| Task prompt |
Print all the entries verbatim.

★ ★ ★

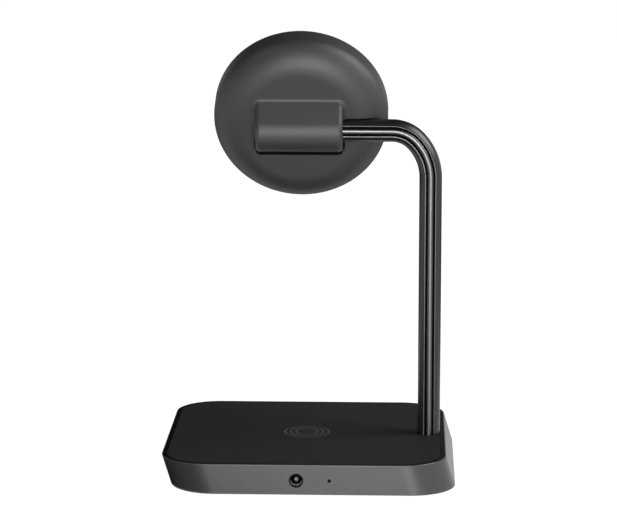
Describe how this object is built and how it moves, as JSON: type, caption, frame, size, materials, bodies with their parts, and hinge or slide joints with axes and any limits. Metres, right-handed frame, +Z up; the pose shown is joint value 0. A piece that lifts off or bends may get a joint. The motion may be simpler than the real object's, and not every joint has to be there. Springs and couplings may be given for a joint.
{
  "type": "two-in-one wireless charger",
  "caption": "Desk charger: a low square base with a flat charging plate for an earbud case, and a bent tube arm that holds a tilting round magnetic head for a phone.",
  "frame": {"origin": "middle of the base's outline, on the surface that the charger stands on", "axes": "+Z up, -Y out of the phone side, +Y out of the power socket side, +X away from the arm"},
  "size_m": [0.1032, 0.0952, 0.1565],
  "materials": {
    "casing": "bead-blasted, dark grey anodised",
    "trim": "smooth black",
    "plate": "fine matte, dark grey",
    "mark": "printed, mid grey",
    "base_plastic": "moulded",
    "screw": "plated",
    "foot": "matte",
    "ballast": "raw plate",
    "board": "solder mask",
    "inductor": "pressed powder",
    "chip": "moulded",
    "capacitor": "bare",
    "connector": "moulded",
    "jack": "moulded",
    "plated": "nickel plated",
    "light_pipe": "clear moulded",
    "led": "moulded",
    "copper": "wound enamelled wire",
    "ferrite": "sintered",
    "socket_metal": "die cast",
    "arm": "satin black",
    "strip": "gloss black",
    "lead": "jacketed",
    "hinge_steel": "turned and pressed",
    "washer": "low friction",
    "head_plastic": "fine matte, dark grey",
    "rim": "fine matte, near black",
    "pad": "soft matte",
    "frame_plastic": "moulded",
    "magnet": "nickel plated",
    "shield": "sheet"
  },
  "bodies": {
    "stand": {"base_casing": "casing", "top_trim": "trim", "top_plate": "plate", "ring_mark": "mark", "bottom_cover": "base_plastic", "cover_screws": "screw", "foot_pad": "foot", "ballast_plate": "ballast", "main_board": "board", "board_screws": "screw", "power_inductor": "inductor", "controller_chip": "chip", "capacitors": "capacitor", "lead_connector": "connector", "jack_body": "jack", "jack_pin": "plated", "jack_contact": "plated", "light_pipe": "light_pipe", "status_led": "led", "pad_coil": "copper", "pad_ferrite": "ferrite", "coil_carrier": "base_plastic", "stem_socket": "socket_metal", "socket_screws": "screw", "set_screws": "screw", "arm_tube": "arm", "arm_strip": "strip", "arm_lead": "lead", "hinge_shaft": "hinge_steel", "friction_washers": "washer", "disc_springs": "hinge_steel", "hinge_nut": "screw"},
    "head": {"back_cover": "head_plastic", "hinge_bracket": "hinge_steel", "bracket_screws": "screw", "front_frame": "rim", "face_pad": "pad", "coil_frame": "frame_plastic", "magnet_yoke": "hinge_steel", "magnet_ring": "magnet", "ferrite_disc": "ferrite", "charging_coil": "copper", "shield_plate": "shield", "head_board": "board", "head_screws": "screw", "head_chips": "chip", "head_connector": "connector", "head_lead": "lead"}
  },
  "joints": [
    {"name": "head_tilt", "type": "hinge", "parent": "stand", "child": "head", "pos_m": [0, 0, 0.1214], "axis": [-1, 0, 0], "range_deg": [-21, 24]}
  ]
}
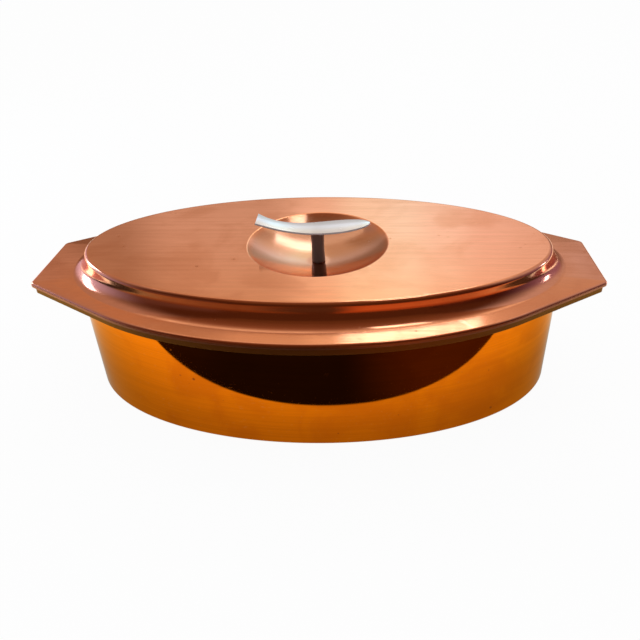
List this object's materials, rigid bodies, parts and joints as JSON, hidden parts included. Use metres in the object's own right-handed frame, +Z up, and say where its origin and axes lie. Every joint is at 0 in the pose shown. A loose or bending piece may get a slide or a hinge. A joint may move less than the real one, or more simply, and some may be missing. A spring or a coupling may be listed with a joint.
{
  "type": "lidded oval serving dish",
  "caption": "Deep oval copper pan with flat ears and a matching pressed lid, lined with steel, whose sunk well carries a fish-shaped grip on a post.",
  "frame": {"origin": "middle of the pan's flat underside", "axes": "+X along the dish from ear to ear, towards the nose of the fish grip; +Y away from the front; +Z up"},
  "size_m": [0.3922, 0.2062, 0.124],
  "materials": {
    "polished_copper": "polished copper, lightly worn",
    "brushed_copper": "copper brushed along the dish",
    "satin_steel": "satin stainless lining",
    "brushed_steel": "brushed stainless",
    "polished_steel": "polished stainless",
    "plated_steel": "bright plated steel"
  },
  "bodies": {
    "pan": {"pan_shell": "polished_copper", "pan_lining": "satin_steel"},
    "lid": {"lid_shell": "brushed_copper", "lid_lining": "satin_steel", "knob_post": "polished_steel", "fish_grip": "brushed_steel", "lid_washer": "plated_steel", "spring_washer": "plated_steel", "lid_screw": "plated_steel"}
  },
  "joints": [
    {"name": "lid_lift", "type": "slide", "parent": "pan", "child": "lid", "axis": [0, 0, 1], "range_m": [0, 0.12]}
  ]
}
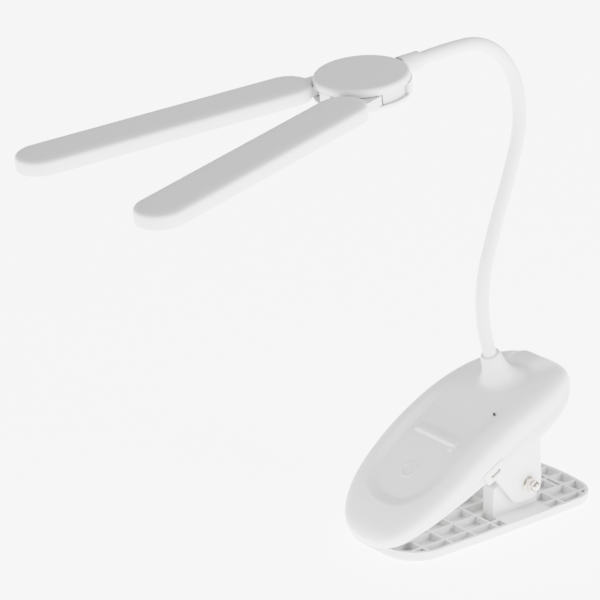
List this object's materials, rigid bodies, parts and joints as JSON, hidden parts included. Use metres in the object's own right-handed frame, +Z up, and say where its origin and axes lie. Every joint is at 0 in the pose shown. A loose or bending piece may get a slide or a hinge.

★ ★ ★

| Exercise output |
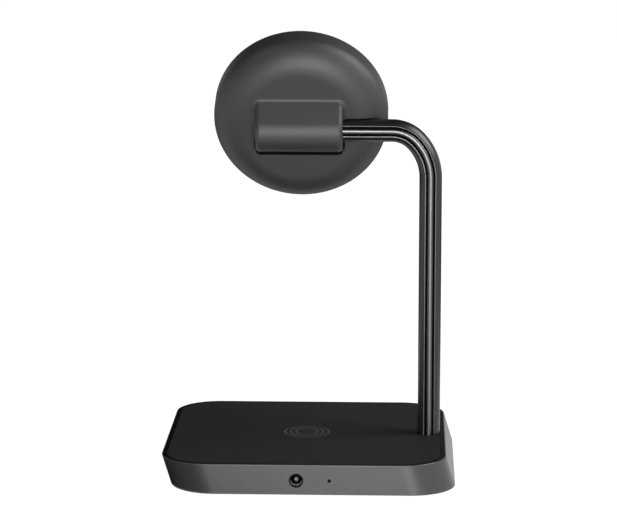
Describe how this object is built and how it moves, as JSON: type, caption, frame, size, materials, bodies with their parts, and hinge or slide joints with axes and any limits. Metres, right-handed frame, +Z up; the pose shown is joint value 0. A piece that lifts off or bends may get a joint. The motion may be simpler than the real object's, and not every joint has to be there. Springs and couplings may be given for a joint.
{
  "type": "two-in-one wireless charger",
  "caption": "Desk charger: a low square base with a flat charging plate for an earbud case, and a bent tube arm that holds a tilting round magnetic head for a phone.",
  "frame": {"origin": "middle of the base's outline, on the surface that the charger stands on", "axes": "+Z up, -Y out of the phone side, +Y out of the power socket side, +X away from the arm"},
  "size_m": [0.1032, 0.0952, 0.1565],
  "materials": {
    "casing": "bead-blasted, dark grey anodised",
    "trim": "smooth black",
    "plate": "fine matte, dark grey",
    "mark": "printed, mid grey",
    "base_plastic": "moulded",
    "screw": "plated",
    "foot": "matte",
    "ballast": "raw plate",
    "board": "solder mask",
    "inductor": "pressed powder",
    "chip": "moulded",
    "capacitor": "bare",
    "connector": "moulded",
    "jack": "moulded",
    "plated": "nickel plated",
    "light_pipe": "clear moulded",
    "led": "moulded",
    "copper": "wound enamelled wire",
    "ferrite": "sintered",
    "socket_metal": "die cast",
    "arm": "satin black",
    "strip": "gloss black",
    "lead": "jacketed",
    "hinge_steel": "turned and pressed",
    "washer": "low friction",
    "head_plastic": "fine matte, dark grey",
    "rim": "fine matte, near black",
    "pad": "soft matte",
    "frame_plastic": "moulded",
    "magnet": "nickel plated",
    "shield": "sheet"
  },
  "bodies": {
    "stand": {"base_casing": "casing", "top_trim": "trim", "top_plate": "plate", "ring_mark": "mark", "bottom_cover": "base_plastic", "cover_screws": "screw", "foot_pad": "foot", "ballast_plate": "ballast", "main_board": "board", "board_screws": "screw", "power_inductor": "inductor", "controller_chip": "chip", "capacitors": "capacitor", "lead_connector": "connector", "jack_body": "jack", "jack_pin": "plated", "jack_contact": "plated", "light_pipe": "light_pipe", "status_led": "led", "pad_coil": "copper", "pad_ferrite": "ferrite", "coil_carrier": "base_plastic", "stem_socket": "socket_metal", "socket_screws": "screw", "set_screws": "screw", "arm_tube": "arm", "arm_strip": "strip", "arm_lead": "lead", "hinge_shaft": "hinge_steel", "friction_washers": "washer", "disc_springs": "hinge_steel", "hinge_nut": "screw"},
    "head": {"back_cover": "head_plastic", "hinge_bracket": "hinge_steel", "bracket_screws": "screw", "front_frame": "rim", "face_pad": "pad", "coil_frame": "frame_plastic", "magnet_yoke": "hinge_steel", "magnet_ring": "magnet", "ferrite_disc": "ferrite", "charging_coil": "copper", "shield_plate": "shield", "head_board": "board", "head_screws": "screw", "head_chips": "chip", "head_connector": "connector", "head_lead": "lead"}
  },
  "joints": [
    {"name": "head_tilt", "type": "hinge", "parent": "stand", "child": "head", "pos_m": [0, 0, 0.1214], "axis": [-1, 0, 0], "range_deg": [-21, 24]}
  ]
}
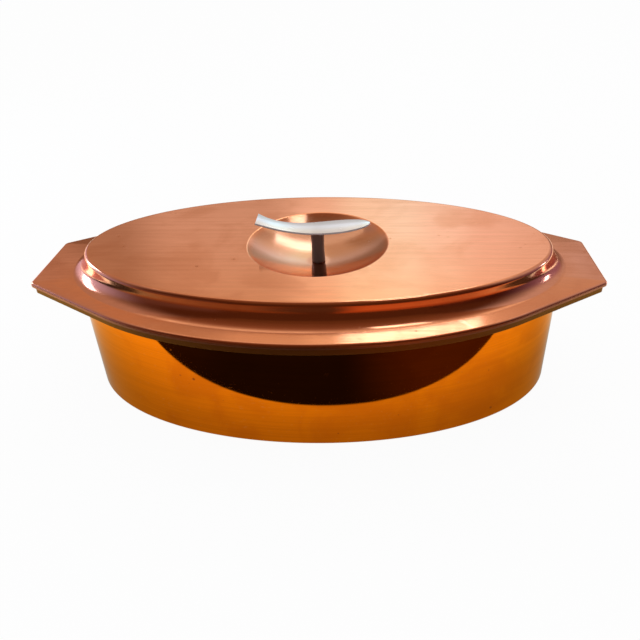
List this object's materials, rigid bodies, parts and joints as JSON, hidden parts included. Use metres in the object's own right-handed frame, +Z up, and say where its origin and axes lie. Every joint is at 0 in the pose shown. A loose or bending piece may get a slide or a hinge. A joint may move less than the real one, or more simply, and some may be missing. A spring or a coupling may be listed with a joint.
{
  "type": "lidded oval serving dish",
  "caption": "Deep oval copper pan with flat ears and a matching pressed lid, lined with steel, whose sunk well carries a fish-shaped grip on a post.",
  "frame": {"origin": "middle of the pan's flat underside", "axes": "+X along the dish from ear to ear, towards the nose of the fish grip; +Y away from the front; +Z up"},
  "size_m": [0.3922, 0.2062, 0.124],
  "materials": {
    "polished_copper": "polished copper, lightly worn",
    "brushed_copper": "copper brushed along the dish",
    "satin_steel": "satin stainless lining",
    "brushed_steel": "brushed stainless",
    "polished_steel": "polished stainless",
    "plated_steel": "bright plated steel"
  },
  "bodies": {
    "pan": {"pan_shell": "polished_copper", "pan_lining": "satin_steel"},
    "lid": {"lid_shell": "brushed_copper", "lid_lining": "satin_steel", "knob_post": "polished_steel", "fish_grip": "brushed_steel", "lid_washer": "plated_steel", "spring_washer": "plated_steel", "lid_screw": "plated_steel"}
  },
  "joints": [
    {"name": "lid_lift", "type": "slide", "parent": "pan", "child": "lid", "axis": [0, 0, 1], "range_m": [0, 0.12]}
  ]
}
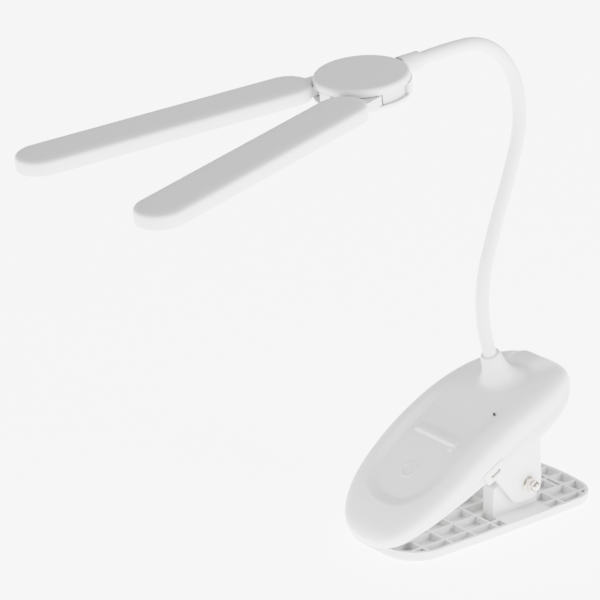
List this object's materials, rigid bodies, parts and joints as JSON, hidden parts included. Use metres in the object's own right-handed frame, +Z up, and say where its origin and axes lie. Every joint is at 0 in the pose shown. A loose or bending piece may get a slide or a hinge.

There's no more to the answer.